In fondo a vent’anni l’unica cosa che conta davvero sono i soldi e quelli – grazie al cielo - non sono mai mancati. Già i miei pagavano salati i propri sensi di colpa e le loro frustrazioni. Se non bastavano c’era la mia fantasia: con i miei occhi stroboscopici non era difficile simulare la necessità di urgenti, frequenti e salate visite specialistiche. Se poi, anche la medicina non fosse stata sufficiente a sanare il budget il cazzo, mio unico e leale amico, mi sarebbe sempre venuto prontamente in soccorso.
La scuola prima, l’università dopo sono stati sempre il solo pegno da pagare. Erano le cartine tornasole dell’integrazione sociale. Presenti una pagella decente e nessuno ti rompe i coglioni anche se te ne vai in giro con i capelli verdi e un teschio disegnato sul culo. D’altra parte per uno che nasce con due specchi rotti al posto degli occhi qualche stravaganza non è certo un gran male.
E non è certo nel mio DNA barcollare tra gente che sussurra parole pietose a sottolineare il tuo handicap. Se sei diverso è importante che tu lo faccia vedere. Fa che diventi la tua bandiera da sbattere in faccia al conformismo. Sei stato preso per il culo dal mondo. Bene, è il momento di cominciare a prendere per il culo il mondo a cominciare da te stesso. L’imperativo della mia adolescenza. La legge di sopravvivenza successivamente, la regola di vita ora.
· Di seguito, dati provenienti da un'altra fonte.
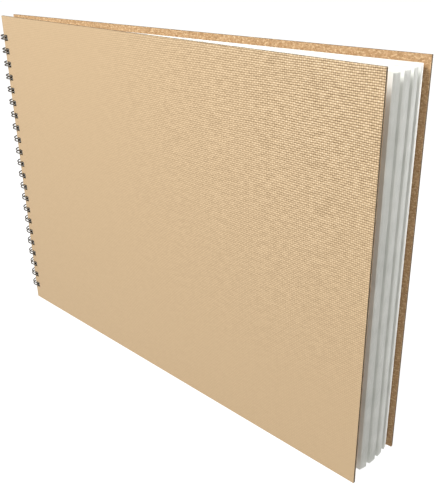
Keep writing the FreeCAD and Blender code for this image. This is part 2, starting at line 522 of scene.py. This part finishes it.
def show(name: str, points: np.ndarray, faces: np.ndarray, material: bpy.types.Material,
         smooth: bool = True) -> bpy.types.Object:
    """Make a mesh object from arrays.

    Args:
        name: the piece's name.
        points: an array of corner places, in metres.
        faces: an array of corner numbers, one row for each four-sided face.
        material: the finish.
        smooth: whether faces are shaded smooth.

    Returns:
        The object, linked to the scene at the origin.
    """
    mesh = bpy.data.meshes.new(name)
    mesh.vertices.add(len(points))
    mesh.vertices.foreach_set("co", np.ascontiguousarray(points, np.float32).ravel())
    mesh.loops.add(faces.size)
    mesh.loops.foreach_set("vertex_index", faces.astype(np.int32).ravel())
    mesh.polygons.add(len(faces))
    mesh.polygons.foreach_set("loop_start", np.arange(0, faces.size, 4, dtype=np.int32))
    mesh.polygons.foreach_set("use_smooth", np.full(len(faces), smooth))
    mesh.update(calc_edges=True)
    mesh.validate()
    mesh.materials.append(material)
    piece = bpy.data.objects.new(name, mesh)
    bpy.context.scene.collection.objects.link(piece)
    return piece


@dataclass
class Frame:
    """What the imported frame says: where the rings' axis is and how each body stands."""

    data: dict
    axis: Vector = field(init=False)

    def __post_init__(self) -> None:
        """Read the axis from any hinge: all of them share it."""
        self.axis = Vector(self.data["joints"][0]["pos_m"])

    def ratio(self, leaf: str) -> float:
        """How far a leaf turns for each degree that the front cover turns."""
        couplings = self.data["record"]["behaviour"]["couplings"]
        return next(c["ratio"] for c in couplings if c["joint"] == f"{leaf}_turn")

    def cover_opening(self) -> float:
        """The front cover's angle from the shut book at rest, in radians."""
        low = next(j["range_deg"][0] for j in self.data["joints"] if j["child"] == Side.FRONT.value)
        return math.radians(-low)

    def leaves(self) -> list[str]:
        """The names of the leaves, front to back."""
        return sorted(name for name in self.data["nodes"] if name.startswith("leaf_"))


@dataclass
class Covers:
    """Both covers: board core, embossed facing outside and smooth liner inside."""

    frame: Frame
    facing: LinenKraft = LinenKraft()
    liner: SmoothKraft = SmoothKraft()
    core: Greyboard = Greyboard()

    def dress(self) -> list[bpy.types.Object]:
        """Give each layer of each cover its finish.

        Returns:
            The layers' objects.
        """
        finishes = {
            "facing": self.facing.material(),
            "liner": self.liner.material(),
            "board": self.core.material(),
        }
        nodes = []
        for side in Side:
            for layer, material in finishes.items():
                node = self.frame.data["nodes"][f"{side.value}_{layer}"]
                node.data.materials.clear()
                node.data.materials.append(material)
                nodes.append(node)
        return nodes


@dataclass
class LeafBlock:
    """The drawing leaves: punched sheets, each a little bowed, fanned open on the wire."""

    frame: Frame
    paper: CartridgePaper = CartridgePaper()
    # The rims' tones are painted light and shade: a clump's rims go from dull, in the shade of its
    # neighbour, to bright and dull again.
    lit_and_shaded_rims: tuple[CutPaperEdge, ...] = tuple(CutPaperEdge(tone) for tone in (
        "D6D7D0", "DFDFDA", "E8E8E4", "EFEFEB", "F3F3EF", "EFEFEB", "E6E6E1", "DCDCD6", "D2D3CC"))
    thickness_mm: float = 0.2
    width_mm: float = 425.0
    hole_from_mm: float = 1.30      # spine edge to the holes' near edge
    hole_length_mm: float = 5.29
    hole_height_mm: float = 5.6
    pitch_mm: float = 12.7
    end_margin_mm: float = 12.0     # least from the sheet's foot or head to a hole's middle
    bow_mm: float = 0.8             # the middle leaf's bow at the fore edge, before the next two
    ends_more: float = 0.35         # how much more the foot and head bow, and less the middle
    middle_less: float = 0.2        # how much less again the middle of the height bows
    columns: int = 16

    def build(self) -> list[bpy.types.Object]:
        """Make every leaf and let it ride on its own body.

        Returns:
            The leaves, front to back.
        """
        material = self.paper.material()
        lit_and_shaded_rims = [rim.material() for rim in self.lit_and_shaded_rims]
        names = self.frame.leaves()
        pieces = []
        for index, name in enumerate(names):
            bow = self.bow_mm * math.sin(math.pi * (index + 0.5) / len(names))
            piece = self.leaf(name, bow, material)
            # Clumps are counted from the back cover, as the sheets fall.
            piece.data.materials.append(lit_and_shaded_rims[(len(names) - 1 - index) % len(lit_and_shaded_rims)])
            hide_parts(name)
            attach(piece, name)
            pieces.append(piece)
        return pieces

    def grid_lines(self, foot: float, head: float) -> tuple[np.ndarray, np.ndarray]:
        """Where a sheet's grid lines run: along the holes' edges, and evenly beyond them.

        Args:
            foot: the height of the sheet's lower edge, in millimetres.
            head: the height of its upper edge.

        Returns:
            The lines' distances from the spine edge, and their heights.
        """
        holes = int((head - foot - 2 * self.end_margin_mm) // self.pitch_mm) + 1
        middles = (foot + head) / 2 + (np.arange(holes) - (holes - 1) / 2) * self.pitch_mm
        half = self.hole_height_mm / 2
        edges = np.sort(np.concatenate([middles - half, middles + half]))
        hole_end = self.hole_from_mm + self.hole_length_mm
        beyond = np.linspace(hole_end, self.width_mm, self.columns)
        return (np.concatenate([[0, self.hole_from_mm], beyond]),
                np.concatenate([[foot], edges, [head]]))

    def leaf(self, name: str, bow: float, material: bpy.types.Material) -> bpy.types.Object:
        """One leaf as a grid with its holes left out, given its thickness by a Solidify modifier.

        Its middle surface leaves the flat sheet by bow * s^2 * (1 + ends_more * cos(2 pi t) -
        middle_less * sin(pi t)), where s runs from the spine to the fore edge and t from foot
        to head. The bow grows from nothing at the outer leaves to its full size in the middle
        as a half sine, so that neighbours stay apart.

        Args:
            name: the leaf's node, which is its body's name too.
            bow: the bow at the fore edge, in millimetres.
            material: the finish of its two faces.

        Returns:
            The leaf.
        """
        low, high = (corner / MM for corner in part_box(name))
        opening = self.frame.ratio(name) * self.frame.cover_opening()
        across, up = self.grid_lines(low.z, high.z)
        s, z = np.meshgrid(across, up, indexing="ij")
        t = (z - low.z) / (high.z - low.z)
        shape = 1 + self.ends_more * np.cos(2 * np.pi * t) - self.middle_less * np.sin(np.pi * t)
        off = bow * (s / self.width_mm) ** 2 * shape
        corner_x, corner_y = self.spine_corner(low, high, opening)
        x = corner_x + math.cos(opening) * s + math.sin(opening) * off
        y = corner_y - math.sin(opening) * s + math.cos(opening) * off
        number = np.arange(s.size).reshape(s.shape)
        keep = np.ones((len(across) - 1, len(up) - 1), bool)
        keep[1, 1::2] = False       # the holes, in the second column of cells
        faces = np.stack([number[:-1, :-1], number[1:, :-1], number[1:, 1:], number[:-1, 1:]],
                         axis=-1)[keep]
        points = np.stack([x, y, z], axis=-1).reshape(-1, 3) * MM
        # Flat shading keeps the cut rim crisp: the bow is too slight for facets to show.
        piece = show(name.replace("leaf", "drawing_leaf"), points, faces, material, smooth=False)
        solid = piece.modifiers.new("thickness", "SOLIDIFY")
        solid.thickness = self.thickness_mm * MM
        solid.offset = 0.0
        solid.material_offset_rim = 1
        return piece

    def spine_corner(self, low: Vector, high: Vector, opening: float) -> tuple[float, float]:
        """The middle of a leaf's spine edge, from the box of its flat sheet.

        The sheet slopes towards the front, so its spine edge is at the box's back; half of the
        thickness is taken off both ways.

        Args:
            low: the box's lowest corner, in millimetres.
            high: its highest corner.
            opening: the leaf's angle from the shut book, in radians.

        Returns:
            The x and y of the spine edge's middle.
        """
        half = self.thickness_mm / 2
        return low.x + half * math.sin(opening), high.y - half * math.cos(opening)


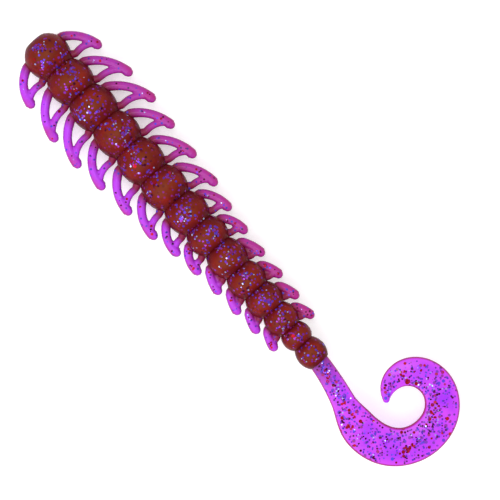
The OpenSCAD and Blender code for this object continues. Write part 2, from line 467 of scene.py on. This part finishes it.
def leg_shape(number, side):
    """A leg's bars and web in one mesh that is still in parts. It is drawn for the left side,
    and turned over for the right."""
    low, high = boxes[f"leg_left_{number:02d}"]
    surface = ring_radius(number)
    arm_x = low.x + arm_setback
    strut_x = crease_x(number) - strut_setback
    webbed = number >= first_webbed
    bow = webbed_bow if webbed else arm_bow[side]
    arm_start = Vector((arm_x, surface + 0.1 * MM, 0))
    arm_foot = Vector((arm_x - 0.1 * MM, low.y + foot_depth, 0))
    tip = Vector((high.x - tip_radius, high.y - tip_radius - tip_inset, 0))
    strut_start = Vector((strut_x, surface * 0.97, 0))
    strut_foot = Vector((strut_x - 0.6 * MM, low.y + foot_depth, 0))
    join = bowed(arm_start, tip, bow, join_at)
    along = [k / join_steps for k in range(join_steps + 1)]
    arm = [bowed(arm_start, tip, bow, t) for t in along]
    strut = [bowed(strut_start, join, strut_bow, t) for t in along]
    bm = bmesh.new()
    thick = [arm_radius * (1.08 - 0.14 * math.sin(math.pi * t) + 0.06 * t) for t in along]
    bar(bm, [arm_foot] + arm, [arm_radius * arm_flare] + thick)
    thin = strut_radius * (0.55 + 0.45 * surface / ring_radius(1))
    bar(bm, [strut_foot] + strut, [thin * strut_flare] + [thin] * len(strut))
    bmesh.ops.create_icosphere(bm, subdivisions=3, radius=tip_radius,
                               matrix=Matrix.Translation(tip))
    if webbed:
        edge = [arm_foot] + arm[:-2] + strut[::-1] + [strut_foot]
        face = bm.faces.new([bm.verts.new(point - Vector((0, 0, web_half))) for point in edge])
        grown = bmesh.ops.extrude_face_region(bm, geom=[face])["geom"]
        raised = [item for item in grown if isinstance(item, bmesh.types.BMVert)]
        bmesh.ops.translate(bm, verts=raised, vec=(0, 0, 2 * web_half))
    across = -1 if side == "right" else 1
    bmesh.ops.scale(bm, vec=(1, across, leg_flatness), verts=bm.verts)
    return bm


def marked(mesh, name, values):
    """Makes the mesh carry a value for each vertex under this name."""
    mesh.attributes.new(name, "FLOAT", "POINT").data.foreach_set("value", values)


def leg(number, side):
    name = f"leg_{side}_{number:02d}"
    rough = new_piece(name + "_rough", leg_shape(number, side))
    joined = rough.modifiers.new("joined", "REMESH")
    joined.mode = "VOXEL"
    joined.voxel_size = leg_voxel
    joined.use_smooth_shade = True
    eased = rough.modifiers.new("eased", "SMOOTH")
    eased.factor = 0.5
    eased.iterations = 5
    graph = bpy.context.evaluated_depsgraph_get()
    mesh = bpy.data.meshes.new_from_object(rough.evaluated_get(graph))
    mesh.name = name + "_form"
    bpy.data.objects.remove(rough)
    mesh.shade_smooth()
    surface = ring_radius(number)
    reach = boxes[f"leg_left_{number:02d}"][1].y - surface
    marked(mesh, "outward", [(abs(v.co.y) - surface) / reach for v in mesh.vertices])
    marked(mesh, "flush", [leg_flush[side] * number / leg_pairs] * len(mesh.vertices))
    # How far the surface turns from facing up, which sets the painted shade along the bars'
    # sides.
    marked(mesh, "rim", [1 - abs(v.normal.z) for v in mesh.vertices])
    mesh.materials.clear()
    mesh.materials.append(leg_plastic[side])
    piece = new_object(name + "_form", mesh)
    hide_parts(name)
    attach(piece, name)


def make_leg_plastic(side):
    material, tree, shader = soft_plastic(f"leg_plastic_{side}")
    outward, rim = mark(tree, "outward"), mark(tree, "rim")
    patch = ranged(tree, clouds(tree, object_place(tree), 420, 3), 0.45, 0.75, 0.0, 0.6)
    blush = maths(tree, "MAXIMUM", patch, mark(tree, "flush"))
    colour = mixed(tree, blush, leg_violet[side], leg_rose)
    colour = mixed(tree, ranged(tree, outward, 0.72, 1.0, 0.0, 0.7), colour, leg_tip)
    # Painted shade: darker along the bars' rounded sides.
    colour = mixed(tree, ranged(tree, rim, 0.12, 0.75, 0.0, 0.9), colour, leg_edge_shade)
    colour = mixed(tree, ranged(tree, outward, -0.05, 0.3, 1.0, 0.0), colour, leg_root)
    colour = dusted(tree, colour, dust_blue, dust_dark,
                    cells=1300, spot=0.34, share=0.3, crisp=0.6)
    tree.links.new(colour, shader.inputs["Base Color"])
    skinned(tree, shader, shine=0.3, depth=0.02 * MM, gloss=0.28, grain=0.4, joint=1.0)
    return material


leg_plastic = {side: make_leg_plastic(side) for side in ("left", "right")}
for side in ("left", "right"):
    for number in range(1, leg_pairs + 1):
        leg(number, side)

# ---------------------------------------------------------------------------
# Tail. A flat ribbon of violet plastic, cast with the body: a narrow stem that
# widens to a blade and curls round to a small rounded tip. It is made here in
# lengths from middle to middle of the parts that bend.
tail_bodies = ["tail_stem"] + sorted(n for n in frame["nodes"] if n.startswith("tail_blade_"))
tail_hinges = [hinges["tail_root_flex"]] + [hinges[f"tail_flex_{i}"]
                                            for i in range(1, len(tail_bodies))]
tail_widths = [w * MM for w in (3.5, 4.35, 6.5, 7.0, 6.57, 6.27, 6.07, 5.63, 4.3, 1.2)]
tip_length = 4.8 * MM
tip_turn = 62            # degrees that the last length turns
ribbon_half = 0.62 * MM
length_steps = 14
ribbon_sides = 24
tip_steps = 5            # that round off the very end
beyond_root = 99         # a "from_root" that is past the root's colour
tail_violet = (0.34, 0.022, 0.84, 1)
tail_pink = (0.56, 0.05, 0.8, 1)
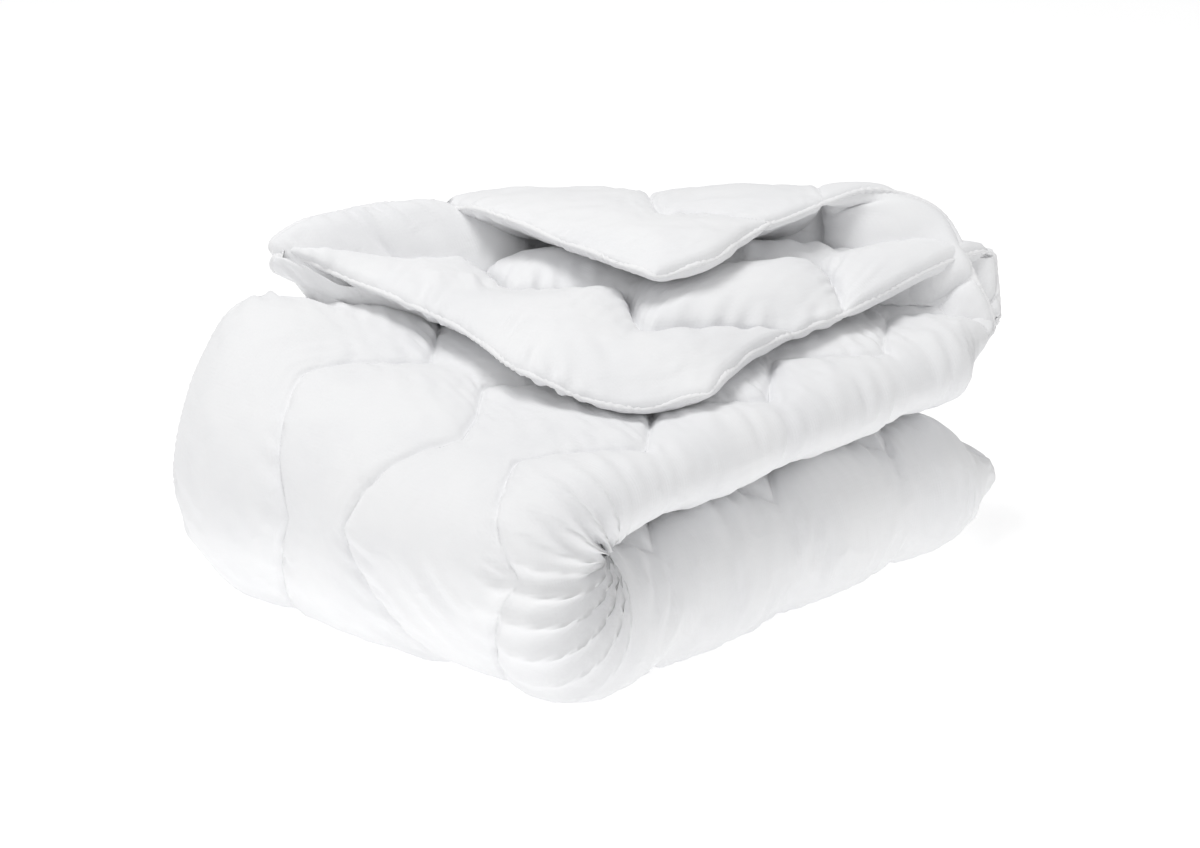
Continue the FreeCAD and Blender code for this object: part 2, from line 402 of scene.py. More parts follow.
class Shell:
    """A closed, filled piece of duvet made from a grid of its middle surface."""

    def __init__(
        self, middle: np.ndarray, sides: tuple[np.ndarray, np.ndarray],
        flat: tuple[np.ndarray, np.ndarray, np.ndarray],
        cells: np.ndarray, held: np.ndarray,
    ) -> None:
        """Keeps the grid.

        Args:
            middle: points of shape (n, m, 3).
            sides: how far the face and the back stand from the middle.
            flat: places along and across the flat duvet, and fractional row numbers.
            cells: which of the (n - 1, m - 1) cells exist.
            held: which points are sewn or cut, and keep their place.
        """
        self.middle, self.cells, self.held = middle, cells, held
        self.face, self.back = sides
        self.flat = flat
        self.normal = self.outward(middle)
        used = np.zeros(held.shape, bool)
        used[:-1, :-1] |= cells
        used[1:, :-1] |= cells
        used[:-1, 1:] |= cells
        used[1:, 1:] |= cells
        self.used = used
        self.turned = False
        self.number = np.full(held.shape, -1)
        self.number[used] = np.arange(used.sum())

    @staticmethod
    def outward(middle: np.ndarray) -> np.ndarray:
        """Works out which way the face side looks.

        Args:
            middle: points of shape (n, m, 3).

        Returns:
            Unit normals of the middle surface, pointing out of the face side.
        """
        along = np.gradient(middle, axis=0)
        across = np.gradient(middle, axis=1)
        normal = np.cross(across, along)
        return normal / np.maximum(np.linalg.norm(normal, axis=-1, keepdims=True), TINIEST)

    def flip(self) -> None:
        """Turns the normals round, for a grid that runs the other way along the duvet."""
        self.normal = -self.normal
        self.turned = not self.turned

    def edges(self) -> list[tuple[int, int]]:
        """Finds the edges that only one cell has.

        Returns:
            The open edges, each in the direction of its cell on the face side.
        """
        seen: dict[tuple[int, int], tuple[int, int]] = {}
        for quad in self.quads():
            for a, b in zip(quad, np.roll(quad, -1)):
                key = (min(a, b), max(a, b))
                if key in seen:
                    seen.pop(key)
                else:
                    seen[key] = (int(a), int(b))
        return list(seen.values())

    def quads(self) -> np.ndarray:
        """Lists the cells that exist.

        Returns:
            The corners of each cell, turned so that the face side points outwards.
        """
        n = self.number
        i, j = np.nonzero(self.cells)
        quads = np.stack([n[i, j], n[i, j + 1], n[i + 1, j + 1], n[i + 1, j]], axis=1)
        return quads[:, ::-1] if self.turned else quads

    def hem(self, where: tuple) -> "HemLine":
        """One hem of the grid.

        Args:
            where: an index of the grid's points, such as (slice(None), 0), in order.

        Returns:
            The hem's line, without the points that were cut away.
        """
        n, m = self.held.shape
        i, j = np.meshgrid(np.arange(n), np.arange(m), indexing="ij")
        i, j = i[where].ravel(), j[where].ravel()
        kept = self.used[i, j]
        i, j = i[kept], j[kept]
        if isinstance(where[1], int):
            inside = np.where(j == 0, 1, m - 2)
            toward = self.middle[i, inside] - self.middle[i, j]
        else:
            inside = np.where(i == 0, 1, n - 2)
            toward = self.middle[inside, j] - self.middle[i, j]
        normal = self.normal[i, j]
        middle = self.middle[i, j] + 0.5 * (self.face - self.back)[i, j][:, None] * normal
        return HemLine(middle, normal, toward)

    def seam_points(self, row: int, side: Side) -> np.ndarray:
        """Finds one sewn row in the mesh.

        Args:
            row: the row's number.
            side: the side of the layer.

        Returns:
            The numbers of the mesh vertices along it.
        """
        column = int(np.argmin(np.abs(self.flat[2][0] - row)))
        numbers = self.number[:, column]
        numbers = numbers[numbers >= 0]
        return numbers if side is Side.FACE else numbers + int(self.used.sum())

    def mesh(self, name: str) -> bpy.types.Object:
        """Makes the closed mesh.

        Args:
            name: the piece's name.

        Returns:
            The object, with a vertex group "held" for the sewn and cut places.
        """
        count = int(self.used.sum())
        middle, normal = self.middle[self.used], self.normal[self.used]
        face, back = self.face[self.used][:, None], self.back[self.used][:, None]
        points = np.concatenate([middle + face * normal, middle - back * normal])
        points[:, 2] = settle_heights(points[:, 2])
        quads = self.quads()
        rim = np.array(self.edges())
        walls = np.stack([rim[:, 1], rim[:, 0], rim[:, 0] + count, rim[:, 1] + count], axis=1)
        faces = np.concatenate([quads, quads[:, ::-1] + count, walls])
        data = bpy.data.meshes.new(name)
        data.from_pydata(points.tolist(), [], faces.tolist())
        smooth(data)
        obj = link_object(name, data)
        group = obj.vertex_groups.new(name="held")
        for layer, values in zip(("flat_u", "flat_v", "flat_row"), self.flat):
            both = np.tile(values[self.used], 2).astype(np.float32)
            data.attributes.new(layer, "FLOAT", "POINT").data.foreach_set("value", both)
        signs = np.repeat(np.array([Side.FACE.value, Side.BACK.value], np.float32), count)
        data.attributes.new("flat_side", "FLOAT", "POINT").data.foreach_set("value", signs)
        held = np.nonzero(self.held[self.used])[0]
        group.add(held.tolist() + (held + count).tolist(), 1.0, "REPLACE")
        return obj


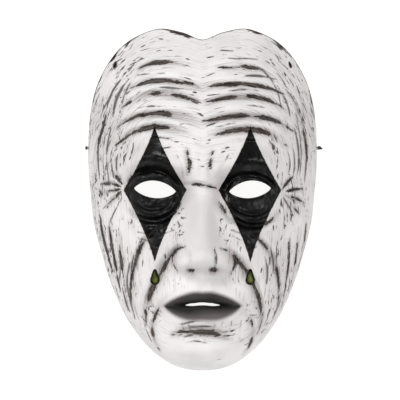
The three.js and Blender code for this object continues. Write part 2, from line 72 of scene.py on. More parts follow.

Anche ora.
Ancora adesso che, almeno virtualmente, sono un uomo.
Un uomo che perde le ore della sera a guardare il soffitto.Un uomo che forse sta ancora aspettando i soldatini mentre fasci di raggi laser partono dai suoi occhi per riempire di stelle elettroniche il cielo di calce della sua stanza.

1 Comments:

Blogger Marco Antonio said...

Anche io, sovente, ho come l'impressione che il passato sia un enorme buco nero che si inghiotte i miei ricordi pur non avendo una vita così allucinante e caleidoscopica come quella da te raccontata.
Con veemenza infilo il cottonfioc nel mio orecchio destro e spingo dentro le sensazioni e le esperienze di tutti i giorni; peccato che dall’orecchio sinistro fuoriescano i ricordi.


“…Pensavano forse che fossi gay e non si erano accorti che, oltre e non essere gay, ero comunque molto più deviante di una banale scelta omosessuale…”
Sono dubbioso; questa tua frase è una “finezza” perché simula un punto di vista miope ed eterosessuale oppure una grossolana “imprecisione” ?
Nessuno sceglie di preferire il melone all’anguria.